En deux jours de colloque sur le thème du « bâtiment », je déplore le manque de références à l’architecte, pourtant esprit de synthèse, chef d’orchestre porteur d’une vision globale et disposant de tous les outils nécessaires à la concrétisation d’éléments bâtis. A l’inverse, je salue l’accueil qui m’a été fait alors même que cette profession semble a priori ne pas être attendue ni sollicitée dans ce type d’évènements. Vu la multiplicité d’informations échangées et les limites de transpositions de la réflexion à la réalisation, il me semble pourtant que l’architecte est un chainant manquant dans ce domaine.
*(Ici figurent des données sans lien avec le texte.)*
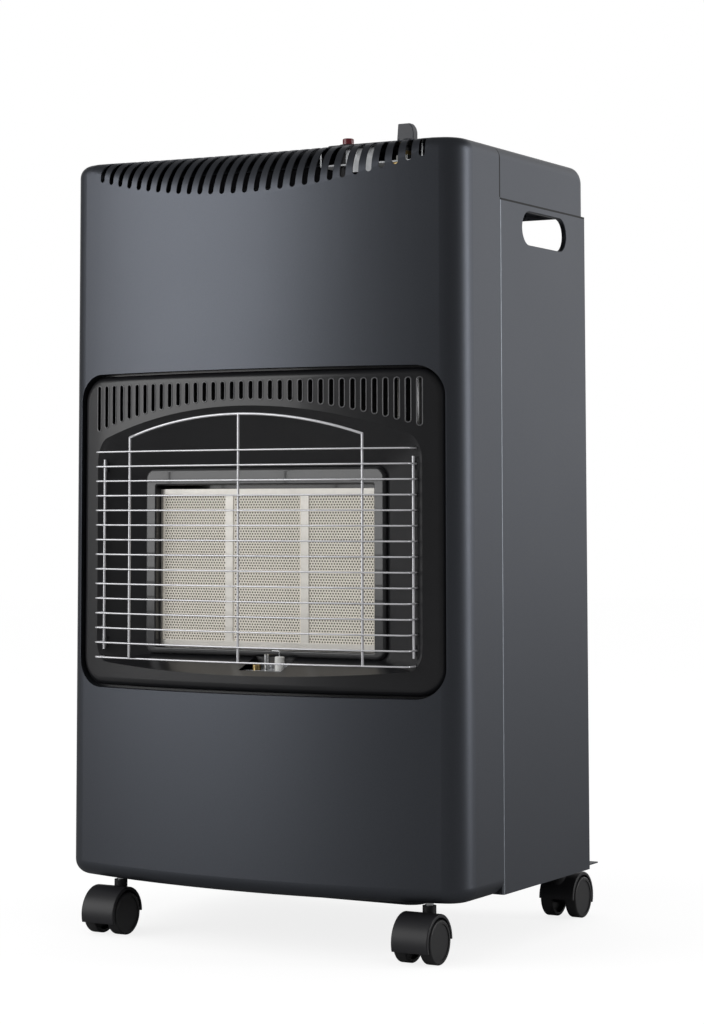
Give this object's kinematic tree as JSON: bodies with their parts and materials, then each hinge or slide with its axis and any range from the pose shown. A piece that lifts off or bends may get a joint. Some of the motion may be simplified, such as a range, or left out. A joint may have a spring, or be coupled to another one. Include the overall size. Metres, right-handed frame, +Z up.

Bien que, l’architecte seul, ne dispose évidemment pas de l’ensemble des compétences nécessaires au développement aussi riche et pertinent que nous pouvons envisager.

Finalement, il se trouve que les bâtiments d’élevage, pourtant considérés comme des structures simples, sont bien plus subtils à étudier quand l’on prend en compte la complexité des enjeux et des problématiques qu’ils recouvrent.

Parce que la construction d’un bâtiment d’élevage est l’une des étapes les plus importantes dans la vie d’une exploitation et dans le parcours d’un éleveur, qu’il est un outil de travail qui sera utilisé sur une période de plus de vingt ans et qu’il deviendra le lieux de vie de chaque animal jusqu’à son dernier jour, qu’il est le lieu clé des pratiques relationnelles entre l’homme et ses animaux, et qu’il illustre une pratique exposée à la vue de chaque consommateur et de l’ensemble de la société sans filtres ;  il paraît plus que pertinent de poursuivre ces réflexions en allant encore plus loin pour proposer un véritable virage porteur de sens à la profession et à tous les acteurs de cette transition.

En se saisissant de la question de l’Animal, c’est bien de l’Homme qu’il s’agit.